Même dans un « il était une fois », il serait audacieux de comparer Meriem Panazol à François 1er... Un peu de retenue. Pourtant, Meriem parie sur la langue française, à l’instar du roi de France. L’Histoire, pas toujours pacifique, a donné à Meriem Panazol, une carte supplémentaire, une carte qui enrichit la langue française : la francophonie. Pas l’institutionnelle, pas celle qui vise à jouer un rôle diplomatique planétaire, juste celle qui unifie, qui bâtit des ponts, qui secoue l’imaginaire. Celle qui ouvre les fenêtres. Pour donner corps à cette vision, quoi de mieux qu’organiser une visite à la Cité internationale de la langue française, au château de Villers-Cotterêts, là même où François 1er signa la fameuse Ordonnance.
Pourquoi « joyeuse » ?
Entasser 45 gamins de 9, 10 ou 11 ans dans un car pour traverser la moitié de la France n’engendre pas la mélancolie. À cet âge, l’énergie vitale est à son pic – ils ont tout le temps faim ! -, la capacité à alterner fous rires et questions incongrues ne cesse que lorsqu’une fatigue fracassante les envoie brièvement rencontrer le marchand de sable. Cela ne dure jamais longtemps. À cet âge, les filtres sont souvent calés sur la position « off » et les surprises volent en escadrille : imaginez, le débat naissant pour savoir si le Sahara occidental est « à nous, l’Algérie » ou « à nous les Marocains ! ; goûtez à la bagarre culinaire pour départager la mousse de foie de canard et le foie gras de canard. Une question tranchée par un clinquant « quand est-ce qu’on graille ? L’arrière-petit-fils d’Audiard, serait-il dans ce car ? Entendez ce classement des plaisirs savourés dans le pays de papi et mamie : « La piscine, les filles et les massages », saperlipopette, à 10 ans !
Que dire devant cette fillette qui affirme avec l’assurance d’une vendeuse au Salon de l’électroménager que son maître lui fait faire des racines carrées, des racines cubiques, et même des racines « avec un petit x ». Là, une voix mal réveillée fend le brouhaha : « Quoi, une racine kabyle ?! ». Sic. Non, rendors-toi...
Et puis, et puis, il y a Halima et Ismaël qui passent le temps à se jauger à coup de dictées... Ils alternent les rôles, chacun leur tour, ils dictent à l’autre un texte inventé sur le moment puis font corriger par un adulte enrôlé de force. Entre deux dictées, Ismaël informe la cantonade que son livre adoré est l’Odyssée d’Homère, quant à Halima, elle raconte son rôle de conseillère municipale angoumoisine, version enfant... Désarçonnant, non ?

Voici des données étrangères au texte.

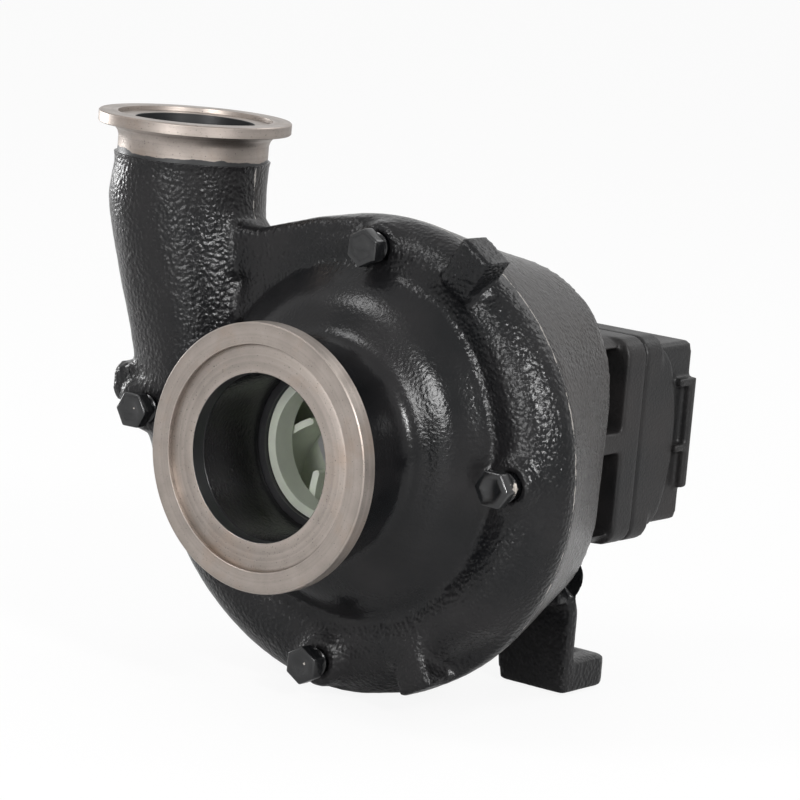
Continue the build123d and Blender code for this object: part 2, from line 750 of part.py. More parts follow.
with BuildPart() as motor_rear_cover:
    with BuildSketch(station(body_side_end)):
        with Locations((motor_middle, 0)):
            RectangleRounded(motor_width - 2 * rear_inset, 2 * (motor_half_height - 4), motor_corner - 4)
    extrude(amount=-(rear_cover_end - body_side_end))
    # Raised pad with its cast recess on the idler's side
    with BuildSketch(Plane.YZ.offset(motor_right - rear_inset)):
        with Locations((rear_cover_end - 6, 9)):
            Rectangle(12, 29)
    extrude(amount=4)
    with BuildSketch(Plane.YZ.offset(motor_right - rear_inset + 4)):
        with Locations((rear_cover_end - 8.5, 9)):
            Rectangle(8, 23)
    extrude(amount=-7, mode=Mode.SUBTRACT)
    # The body's arched back seats in the cover
    with BuildSketch(Plane.YZ.offset(motor_left - 1)):
        with BuildLine():
            side_profile((body_side_end, body_mid_end), motor_half_height)
        make_face()
    extrude(amount=motor_width + 8, mode=Mode.SUBTRACT)
    with BuildSketch(station(motor_joint_y)):
        Circle(journal_radius + bush_wall)
        with Locations((idler_x, 0)):
            Circle(idler_journal_radius + bush_wall)
    extrude(amount=-(journal_end + 1 - motor_joint_y), mode=Mode.SUBTRACT)
    with BuildSketch(station(motor_joint_y)):
        for x in tie_bolt_x:
            with Locations((x, tie_bolt_z), (x, -tie_bolt_z)):
                Circle(motor_bolt_diameter / 2 + 0.4)
    extrude(amount=-(rear_cover_end - motor_joint_y), mode=Mode.SUBTRACT)
    # Ports with their passages
    for y, radius in ((motor_joint_y, port_passage_radius), (rear_cover_end - port_depth, port_radius)):
        with BuildSketch(station(y)):
            with Locations((idler_x / 2, port_z), (idler_x / 2, -port_z)):
                Circle(radius)
        extrude(amount=-(rear_cover_end - y), mode=Mode.SUBTRACT)
save(motor_rear_cover.part, "motor_rear_cover")

# ---------------------------------------------------------------- bushes, two at each end
bushes = (
    ("drive_bush_front", 0, journal_radius, motor_joint_y - bush_length, motor_joint_y),
    ("drive_bush_rear", 0, journal_radius, motor_joint_y + gear_face + 0.4, journal_end),
    ("idler_bush_front", idler_x, idler_journal_radius, motor_joint_y - bush_length, motor_joint_y),
    ("idler_bush_rear", idler_x, idler_journal_radius, motor_joint_y + gear_face + 0.4, journal_end),
)
for name, x, radius, y, end in bushes:
    with BuildPart() as bush:
        with BuildSketch(station(y)):
            with Locations((x, 0)):
                Circle(radius + bush_wall)
                Circle(radius + running_clearance, mode=Mode.SUBTRACT)
        extrude(amount=-(end - y))
    save(bush.part, name)


# ---------------------------------------------------------------- hex bolts, grouped by size
def hex_bolt(x, z, head_y, length, diameter, head_side):
    """A hex bolt along Y: the head stands on head_y, towards the back (+1) or the front (-1)."""
    with BuildPart() as bolt:
        with BuildSketch(station(head_y)):
            with Locations((x, z)):
                RegularPolygon(hexagon(1.6 * diameter), 6, rotation=30)
        extrude(amount=-head_side * 0.65 * diameter)
        with BuildSketch(station(head_y)):
            with Locations((x, z)):
                Circle(diameter / 2 - running_clearance)
        extrude(amount=head_side * length)
    return bolt.part


with BuildPart() as casing_bolts:
    for angle in (45, 135, 225, 315):
        x, z = clock(angle, casing_bolt_circle + 2)
        add(hex_bolt(x, z, motor_y, 36, casing_bolt_diameter, 1))
save(casing_bolts.part, "casing_bolts")

with BuildPart() as motor_mount_bolts:
    for x in mount_bolt_x:
        for z in (mount_bolt_z, -mount_bolt_z):
            add(hex_bolt(x, z, motor_y + pocket_front, pocket_front + bracket_thickness, motor_bolt_diameter, 1))
save(motor_mount_bolts.part, "motor_mount_bolts")

with BuildPart() as motor_tie_bolts:
    for x in tie_bolt_x:
        for z in (tie_bolt_z, -tie_bolt_z):
            add(hex_bolt(x, z, rear_cover_end, rear_cover_end - motor_joint_y + 11, motor_bolt_diameter, 1))
save(motor_tie_bolts.part, "motor_tie_bolts")
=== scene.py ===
"""Looks of an end-suction volute pump with a hydraulic gear motor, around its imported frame."""
import math

import bmesh
import bpy
from mathutils import Matrix, Vector, noise


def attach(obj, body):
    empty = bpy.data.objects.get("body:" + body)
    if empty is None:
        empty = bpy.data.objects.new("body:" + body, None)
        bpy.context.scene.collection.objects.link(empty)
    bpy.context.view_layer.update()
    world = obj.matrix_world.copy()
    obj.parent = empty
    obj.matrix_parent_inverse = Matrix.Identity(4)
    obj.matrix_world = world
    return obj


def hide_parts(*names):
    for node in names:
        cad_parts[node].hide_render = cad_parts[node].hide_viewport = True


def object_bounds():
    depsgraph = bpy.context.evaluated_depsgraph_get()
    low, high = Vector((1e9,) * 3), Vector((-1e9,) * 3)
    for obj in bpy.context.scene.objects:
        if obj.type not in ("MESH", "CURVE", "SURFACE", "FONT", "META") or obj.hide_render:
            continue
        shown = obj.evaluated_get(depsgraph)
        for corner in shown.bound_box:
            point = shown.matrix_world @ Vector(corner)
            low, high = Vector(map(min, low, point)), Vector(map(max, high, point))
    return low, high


bl_info = {
    "name": "Volute Pump",
    "version": (1, 0, 0),
    "blender": (4, 5, 0),
    "location": "View3D > Sidebar > Pump",
    "description": "Dresses the packed pump with its cast, turned and painted surfaces",
    "category": "Object",
}

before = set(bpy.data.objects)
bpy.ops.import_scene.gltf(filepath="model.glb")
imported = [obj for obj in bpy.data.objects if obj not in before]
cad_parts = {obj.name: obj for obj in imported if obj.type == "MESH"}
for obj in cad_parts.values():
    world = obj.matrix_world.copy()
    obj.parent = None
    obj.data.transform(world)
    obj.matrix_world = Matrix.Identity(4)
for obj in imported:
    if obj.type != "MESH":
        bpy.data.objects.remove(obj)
cad_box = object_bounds()

MM = 0.001
SUCTION_AXIS = (0.0, 0.0, 0.0)
DISCHARGE_CENTRE = Vector((-0.1086, 0.076, 0.122))
SUCTION_CUT = 8.0 * MM          # the turned rim ends here and the casting begins
DISCHARGE_CUT = 104.5 * MM
JOINT_FACE = 135.2 * MM         # behind this the casting keeps its machined joint face

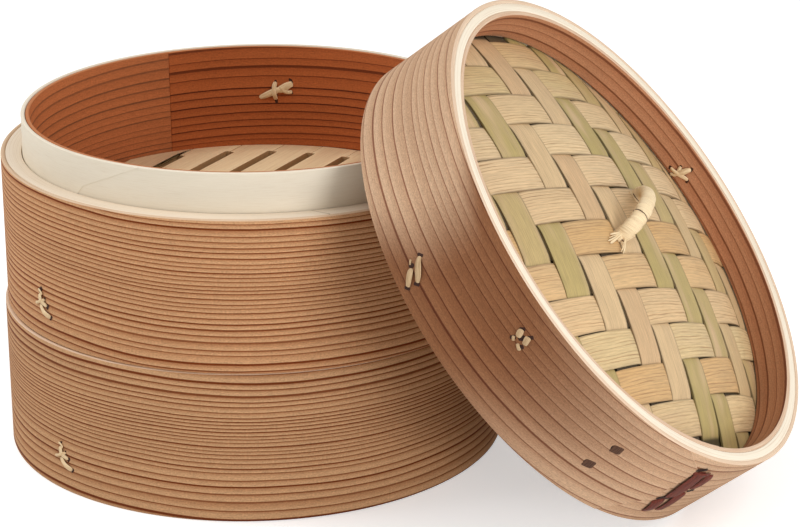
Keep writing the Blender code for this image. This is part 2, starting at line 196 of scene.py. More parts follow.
def set_face_values(piece: Piece, name: str, values: np.ndarray | float) -> None:
    """Stores a number on each face, for the finishes to read.

    Args:
        piece: The piece to mark.
        name: The attribute's name.
        values: One number for each face, or one for all.
    """
    mesh = piece.data
    layer = mesh.attributes.get(name) or mesh.attributes.new(name, "FLOAT", "FACE")
    spread = np.broadcast_to(np.asarray(values, dtype=float), (len(mesh.polygons),))
    layer.data.foreach_set("value", spread.copy())


def corner_tables(piece: Piece) -> tuple[np.ndarray, np.ndarray, np.ndarray, np.ndarray]:
    """Tables for marking a mesh corner by corner.

    Args:
        piece: The piece to read.

    Returns:
        Each corner's point, each corner's face, the face centres and the face normals.
    """
    mesh = piece.data
    corner_point = np.empty(len(mesh.loops), dtype=np.int64)
    mesh.loops.foreach_get("vertex_index", corner_point)
    counts = np.empty(len(mesh.polygons), dtype=np.int64)
    mesh.polygons.foreach_get("loop_total", counts)
    centres = np.empty(len(mesh.polygons) * 3)
    mesh.polygons.foreach_get("center", centres)
    normals = np.empty(len(mesh.polygons) * 3)
    mesh.polygons.foreach_get("normal", normals)
    corner_face = np.repeat(np.arange(len(counts)), counts)
    return corner_point, corner_face, centres.reshape(-1, 3), normals.reshape(-1, 3)


def set_grain(piece: Piece, along: np.ndarray, across: np.ndarray) -> None:
    """Writes the grain map.

    Args:
        piece: The piece to mark.
        along: Metres along the fibre for each corner.
        across: Metres across the fibre for each corner.
    """
    layers = piece.data.uv_layers
    layer = layers.get(GRAIN) or layers.new(name=GRAIN)
    layer.data.foreach_set("uv", np.stack([along, across], 1).astype(np.float32).ravel())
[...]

Enfin, le car pose la troupe devant la Cité internationale de la langue française... Surprise, Monsieur, le Maire d’Angoulême, en mode vacances, attend ses jeunes citoyens – et sa conseillère municipale - mains dans les poches de son jean, il papote avec eux, ne rechignant pas à se faire prendre en photo par une nuée de téléphones. Puis, Sarah, guide du lieu, prend le relais. Avec un parfait naturel, la troupe entre dans le château fréquenté autrefois par Molière. Trois fois rien...
Certains de ces gamins frétillants partent en vacances au bled, ou moins loin, d’autres ne partent pas du tout, là, ils sont en vacances en francophonie. Celle qui est bien appuyée sur le latin, le vieux français, les patois de tous les terroirs, les emprunts plus ou moins volontaires aux langues étrangères du bout du monde et les enrichissements parfois drôles grâce à nos francofrères sénégalais, marocains, québécois ou suisses... Bref, ils vont visiter cette langue française, dite monde, bien loin de l’appellation polémique de langue de la colonisation. Dénomination réelle, certes, mais si peu représentative de la formidable mondialisation de notre langue commune.
Qui dit vacances dit jeu. Ils jouent avec les dispositifs mis à leur disposition, ils tripotent les mots, ils vadrouillent entre le patois picard et le créole d’Aimé Césaire, ils entendent avec frémissement que tel mot français vient finalement de l’arabe et que donc la langue française est le fruit d’un long et lent métissage, comme eux, leur voisin de palier ou la copine du jardin d’à côté. Et ça, c’est joyeux.
Les voir sautiller dans tous les sens ou écouter Sarah raconter l’odyssée des mots est la récompense ultime pour Meriem et son équipe. Même si, à la question posée par Sarah : « Savez-vous qui a inventé l’imprimerie ? », une réponse bien franchouillarde tombe : « Napoléon »... et non, l’Empereur au chapeau a, quand même, laissé quelques réalisations à d’autres.
Au retour, en passant devant le Stade de France, les supporters en devenir applaudissent et crient comme si la victoire était au bout du périphérique... « Mbappé ! Mbappé ! Wesh », lance le gamin du troisième rang ! L’Algérie, le Cameroun et la France ont fabriqué l’excellence.
La francophonie peut et doit être joyeuse, merci Meriem et Cie*.
* Khalid Bensaad, Adil Daya, Manel Daoud, Lana Cornier, Mohamed Kourdaci.